Après la défaite de Valls à la primaire du PS, Jean-Luc Mélenchon a publié une tribune intitulée « Valls valse : encore une victoire du dégagisme », et de se réclamer de la révolution tunisienne et des manifestantEs qui, en 2011, scandaient « Dégage ! » à l’adresse de Ben Ali. Depuis, le « dégagisme » est à toutes les sauces dans les médias.
En fait, le terme a, semble-t-il, pour la première fois été élevé au rang de concept en 2011 par un collectif belge qui a publié un Manifeste du dégagisme dans lequel on trouve cette phrase : « Il s’agit de dire à celui qui a le pouvoir de partir sans dire qu’il y a mieux, sans vouloir être à sa place. Simplement dire “dégage” et assumer le risque du vide, contempler ce vide, voir ce qui se passe avec ce vide. »
Certes, c’est un plaisir de voir dégager Hollande et Valls qui ont matraqué les manifestations contre la loi El Khomri et gouverné en fidèles valets du patronat. Ce serait également un plaisir de voir dégager Fillon, le catholique proclamé surpris à mettre ses doigts dans le pot de confiture pour s’accaparer encore plus d’euros. Mais au-delà de ce plaisir, quel est l’objectif et les moyens qu’on se donne ?

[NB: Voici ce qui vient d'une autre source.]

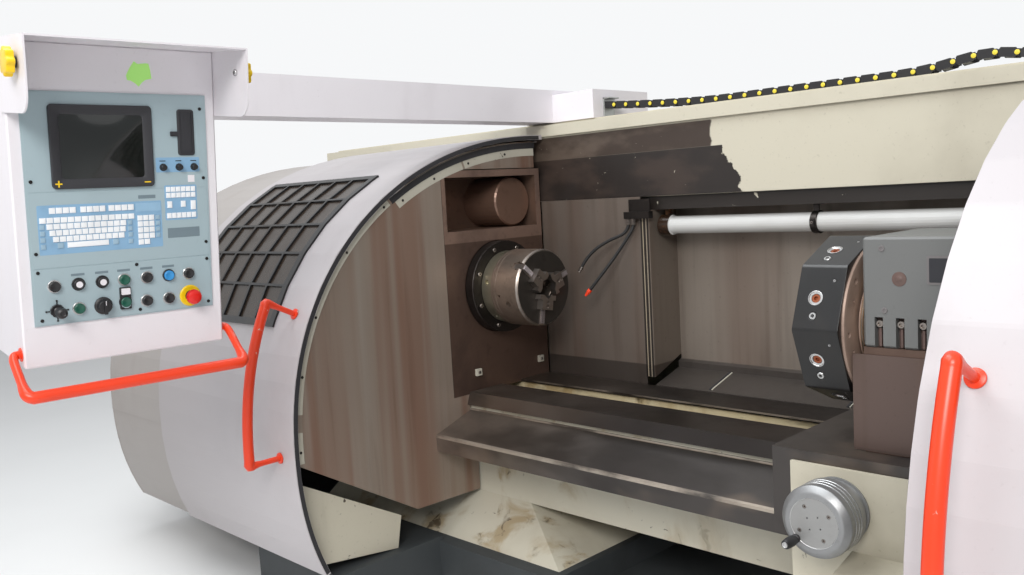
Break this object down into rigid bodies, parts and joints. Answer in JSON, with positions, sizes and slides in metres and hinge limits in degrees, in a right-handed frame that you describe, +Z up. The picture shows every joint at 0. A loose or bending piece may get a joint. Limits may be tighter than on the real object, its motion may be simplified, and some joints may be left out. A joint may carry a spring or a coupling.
{
  "type": "cnc turning lathe",
  "caption": "CNC turning lathe with barrel-shaped sliding doors, three-jaw chuck, drum turret and a control console on a roof boom.",
  "frame": {"origin": "middle of the bounding box, on the floor", "axes": "+X along the spindle from headstock to tail end, +Y to the back, +Z up"},
  "size_m": [5, 2.8908, 1.981],
  "materials": {
    "door_paint": "satin light grey paint",
    "cream_paint": "satin cream paint, stained and chipped",
    "base_paint": "dull dark paint",
    "stained_steel": "oil-stained bare steel",
    "cast": "machined casting with oil film",
    "dark_steel": "hardened dark steel",
    "bright_steel": "turned steel",
    "black_paint": "satin black",
    "grey_paint": "satin mid grey",
    "brass": "worn brass colour",
    "handle_red": "gloss red-orange",
    "rubber": "dull black",
    "clear_sheet": "clear, stained",
    "lamp_white": "frosted",
    "console_white": "satin white",
    "panel_blue": "satin blue-grey",
    "knob_yellow": "yellow",
    "stop_red": "red",
    "black_plastic": "black"
  },
  "bodies": {
    "machine": {"base_plinth": "base_paint", "bed_casting": "cream_paint", "front_way": "dark_steel", "rear_way": "dark_steel", "ledge_cover": "dark_steel", "headstock_casting": "cast", "recess_drum": "stained_steel", "rear_cover": "cream_paint", "roof_beam": "cream_paint", "rear_side_wall": "stained_steel", "rear_wall": "stained_steel", "corner_post": "black_paint", "lamp_tube": "lamp_white", "left_guard_panel": "stained_steel", "left_skirt_plate": "cream_paint", "left_cover": "door_paint", "right_guard_panel": "stained_steel", "right_cover": "door_paint", "hose_front": "rubber", "hose_rear": "rubber", "hose_bracket": "dark_steel", "coolant_nozzle": "handle_red", "main_motor": "grey_paint", "drive_belt": "rubber"},
    "spindle": {"spindle_shaft": "dark_steel", "chuck_adaptor": "bright_steel", "chuck_body": "bright_steel"},
    "jaw_1": {"chuck_jaw_1": "bright_steel"},
    "jaw_2": {"chuck_jaw_2": "bright_steel"},
    "jaw_3": {"chuck_jaw_3": "bright_steel"},
    "motor_shaft": {"motor_pulley": "dark_steel"},
    "left_door_body": {"left_door": "door_paint", "left_window_grid": "black_paint", "left_window_pane": "clear_sheet", "left_door_handle": "handle_red"},
    "right_door_body": {"right_door": "door_paint", "right_window_grid": "black_paint", "right_window_pane": "clear_sheet", "right_door_handle": "handle_red"},
    "carriage": {"carriage_saddle": "dark_steel", "apron": "cream_paint"},
    "handwheel_body": {"handwheel": "grey_paint"},
    "grip_body": {"handwheel_grip": "black_plastic"},
    "cross_slide_body": {"cross_slide": "cast", "slide_cover": "stained_steel", "turret_housing": "grey_paint", "index_ring": "brass"},
    "turret_body": {"turret_drum": "black_paint"},
    "boom_body": {"boom": "door_paint", "energy_chain": "black_plastic"},
    "hanger_body": {"console_hanger": "door_paint"},
    "console_body": {"console_case": "console_white", "console_panel": "panel_blue", "screen": "black_plastic", "console_handle": "handle_red"},
    "e_stop_body": {"e_stop": "stop_red"},
    "dial_body": {"override_dial": "black_plastic"},
    "joystick_body": {"joystick": "black_plastic"},
    "left_knob_body": {"left_knob": "knob_yellow"},
    "right_knob_body": {"right_knob": "knob_yellow"}
  },
  "joints": [
    {"name": "spindle_turn", "type": "hinge", "parent": "machine", "child": "spindle", "pos_m": [-0.6, 0.59541, 1.15], "axis": [1, 0, 0], "continuous": true},
    {"name": "jaw_1_stroke", "type": "slide", "parent": "spindle", "child": "jaw_1", "axis": [0, -0.1736, -0.9848], "range_m": [-0.003, 0.006]},
    {"name": "jaw_2_stroke", "type": "slide", "parent": "spindle", "child": "jaw_2", "axis": [0, 0.9397, 0.342], "range_m": [-0.003, 0.006]},
    {"name": "jaw_3_stroke", "type": "slide", "parent": "spindle", "child": "jaw_3", "axis": [0, -0.766, 0.6428], "range_m": [-0.003, 0.006]},
    {"name": "motor_turn", "type": "hinge", "parent": "machine", "child": "motor_shaft", "pos_m": [-0.6, 1.09541, 0.59], "axis": [1, 0, 0], "continuous": true},
    {"name": "left_door_slide", "type": "slide", "parent": "machine", "child": "left_door_body", "axis": [1, 0, 0], "range_m": [0, 1.05]},
    {"name": "right_door_slide", "type": "slide", "parent": "machine", "child": "right_door_body", "axis": [-1, 0, 0], "range_m": [0, 1.05]},
    {"name": "carriage_slide", "type": "slide", "parent": "machine", "child": "carriage", "axis": [1, 0, 0], "range_m": [-1.15, 0.9]},
    {"name": "cross_feed", "type": "slide", "parent": "carriage", "child": "cross_slide_body", "axis": [0, 1, 0], "range_m": [-0.2, 0.05]},
    {"name": "turret_index", "type": "hinge", "parent": "cross_slide_body", "child": "turret_body", "pos_m": [0.726, 0.39541, 1.124], "axis": [1, 0, 0], "continuous": true},
    {"name": "handwheel_turn", "type": "hinge", "parent": "carriage", "child": "handwheel_body", "pos_m": [0.864, 0.12281, 0.661], "axis": [0, 1, 0], "continuous": true},
    {"name": "grip_turn", "type": "hinge", "parent": "handwheel_body", "child": "grip_body", "pos_m": [0.81563, -0.01249, 0.61263], "axis": [0, 1, 0], "continuous": true},
    {"name": "boom_slide", "type": "slide", "parent": "machine", "child": "boom_body", "axis": [1, 0, 0], "range_m": [0, 1.15]},
    {"name": "console_swivel", "type": "hinge", "parent": "boom_body", "child": "hanger_body", "pos_m": [-0.86, -1.15959, 1.15], "axis": [0, 0, 1], "range_deg": [-175, 15]},
    {"name": "console_tilt", "type": "hinge", "parent": "hanger_body", "child": "console_body", "pos_m": [-0.72829, -1.13576, 1.59508], "axis": [0.0506, 0.9987, 0], "range_deg": [-12, 10]},
    {"name": "e_stop_press", "type": "slide", "parent": "console_body", "child": "e_stop_body", "axis": [-0.9919, 0.0502, 0.1167], "range_m": [0, 0.006]},
    {"name": "override_turn", "type": "hinge", "parent": "console_body", "child": "dial_body", "pos_m": [-0.42802, -1.21505, 1.31069], "axis": [-0.9919, 0.0502, 0.1167], "range_deg": [-120, 120]},
    {"name": "joystick_tilt", "type": "hinge", "parent": "console_body", "child": "joystick_body", "pos_m": [-0.42927, -1.32413, 1.31019], "axis": [0.0506, 0.9987, 0], "range_deg": [-15, 15], "stiffness_Nm_per_rad": 0.3},
    {"name": "left_knob_turn", "type": "hinge", "parent": "console_body", "child": "left_knob_body", "pos_m": [-0.24044, -1.4178, 1.87851], "axis": [0.0506, 0.9987, 0], "continuous": true},
    {"name": "right_knob_turn", "type": "hinge", "parent": "console_body", "child": "right_knob_body", "pos_m": [-0.21443, -0.90446, 1.87851], "axis": [0.0506, 0.9987, 0], "continuous": true}
  ],
  "couplings": [
    {"joint": "jaw_2_stroke", "follows": "jaw_1_stroke", "ratio": 1},
    {"joint": "jaw_3_stroke", "follows": "jaw_1_stroke", "ratio": 1},
    {"joint": "motor_turn", "follows": "spindle_turn", "ratio": 1.4783}
  ]
}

Dégager les tenanciers du pouvoir est évidemment une étape indispensable, mais il faut simultanément changer le pouvoir et « révolutionner la société », comme le dit le premier manifeste du NPA. Pour cela, pas de mystère : il ne suffit pas qu’un « insoumis » s’installe à l’Élysée, même s’il promet de modifier la Constitution. Dégager ceux qui sont au gouvernement, ce n’est d’ailleurs pas accéder au pouvoir car celui-ci ne se trouve pas à l’Élysée mais dans les conseils d’administration, les états-majors militaires, chez les hauts fonctionnaires… Il n’y aura rien, ou pas grand-chose, si le peuple ne part pas lui-même à l’assaut de ces Bastilles. De Mitterrand en 1981 à Syriza en Grèce en 2015, les expériences sont éclairantes.